Auf dem Weg von San Juan nach La Rioja trifft man bei San Augustin de Valle Fertil auf das Mondtal, zu Ehren eines Indianerhäuptlings auch "Nationalpark Ischigualasto" genannt. Es ist ein fantastischer Skulpturengarten, der durch Wind und Erosion in Jahrtausenden aus dem weichen Kalkstein geformt wurde, und die Formationen haben so anschauliche Namen wie "Aladin´s Lampe" oder "der Pilz". Dieses Freilichtmuseum der Naturkräfte läßt sich normalerweise auf einer bequemen, touristengerechten Rundfahrt besichtigen, wegen der Regenfälle der letzten Nacht war die Piste aber für Autos unpassierbar und so bekam ich an diesem Tag als einziger die Genehmigung, das Tal zu besichtigen. Diese Steinwüste, farblich von Gelb bis Rot variierend und im starken Kontrast zum tiefblauen Himmel und den schneeweißen Wolken stehend, ist eine einzige Ansammlung von Überraschungen. Hinter jedem Hügel, hinter jeder Kurve wartet ein neuer Knüller, und man kommt aus dem Staunen nicht mehr heraus.
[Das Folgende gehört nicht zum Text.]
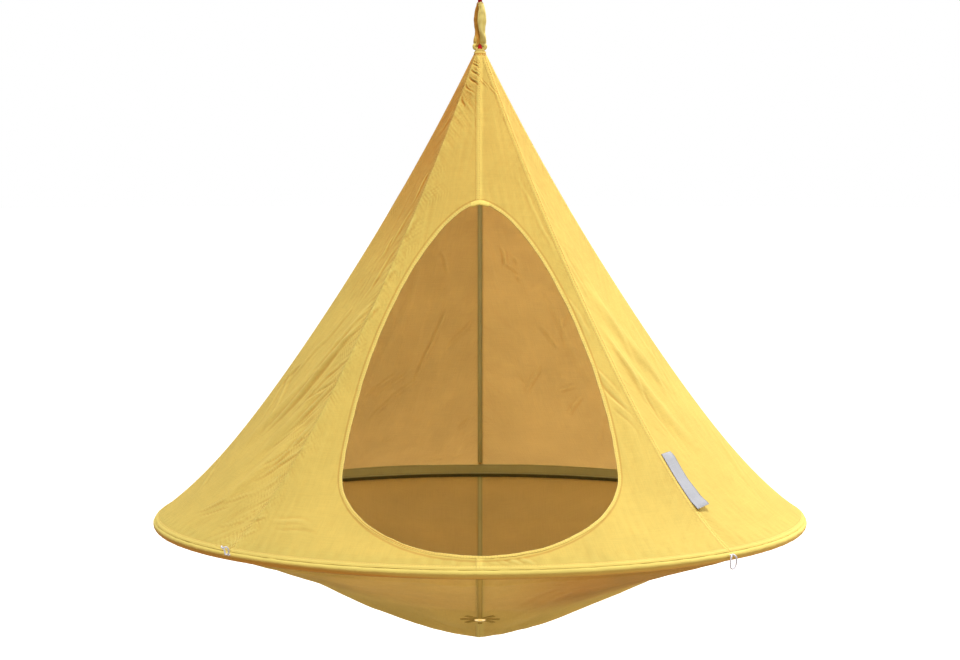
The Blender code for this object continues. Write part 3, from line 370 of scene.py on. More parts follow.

Die eigene Phantasie läuft auf Hochtouren, man entdeckt Dämonengesichter, Kamele oder auch ein Paar Schuhe

.Meine treue Faggin, sie ruhe in Frieden

DIE JAMA-LEGENDE

Schon seit Mendoza besorgte mich ein Thema ganz besonders: War es überhaupt möglich, die Anden zwischen Salta und dem chilenischen San Pedro de Atacama zu überqueren ? Die Auswahl unterschiedlichster Gerüchte war groß, man redete von Straßenüberschwemmungen und langen Sandpassagen und schließlich erfuhr ich, daß es sage und schreibe 3 Pässe geben sollte. Der Guatiquana-Paß steht in jedem Schulatlas, in Argentinien hatte davon aber noch niemand etwas gehört. Dann der erst vor wenigen Monaten eröffnete und von Coca Cola gesponsorte Jama-Paß, über den es aber nur vage Vermutungen gab. Und zu guter Letzt hörte ich auch noch etwas vom Paso de Sico, der mit 4000 m der niedrigste der drei Pässe sein sollte. So setzte ich meine ganze Hoffnung aufs Toristeninformationsbüro in Salta, aber leider hatte man auch hier mehr Interesse an meinem Rad als Informationen, die mir bei der Paßwahl hätten helfen können und so beschloß ich, das Problem auszusitzen. Mein nächstes Ziel war San Antonio de los Cobres auf 3800 m Höhe, die Piste dorthin führte in eine breite Schlucht, die anfänglich noch in tiefem Grün erstrahlte, an dessen Hängen eine Eisenbahnlinie lang führte und die gelegentlich auf gewagten Brückenkonstruktionen die Talseite wechselte. Mit zunehmender Höhe wich das Grün einer grau-braunen Steinlandschaft, durchsetzt mit bis zu 5 Meter hohen "Banditen"-Kakteen (Kandelaber-Kakteen, die sich zu großen Gruppen zusammenzurotten, um dann scheinbar die Berghänge hinunterzustürmen). Die ach so entsetzlichen Überschwemmungen hatten sich als reine Panikmache herausgestellt, denn der Biker kann ja bei Bedarf sein Gefährt einfach durch den Problembereich tragen. Eine böse Überraschung war jedoch das Werk eines Straßenbauteams, daß die eh´schon schlechte Wellblechpiste umgepflügt und in einen unbefahrbaren Acker verwandelt hatte. Für die nächsten Stunden hatte ich genug zu tun mit fluchen, ärgern, schimpfen und nebenbei auch Fahrrad schleppen.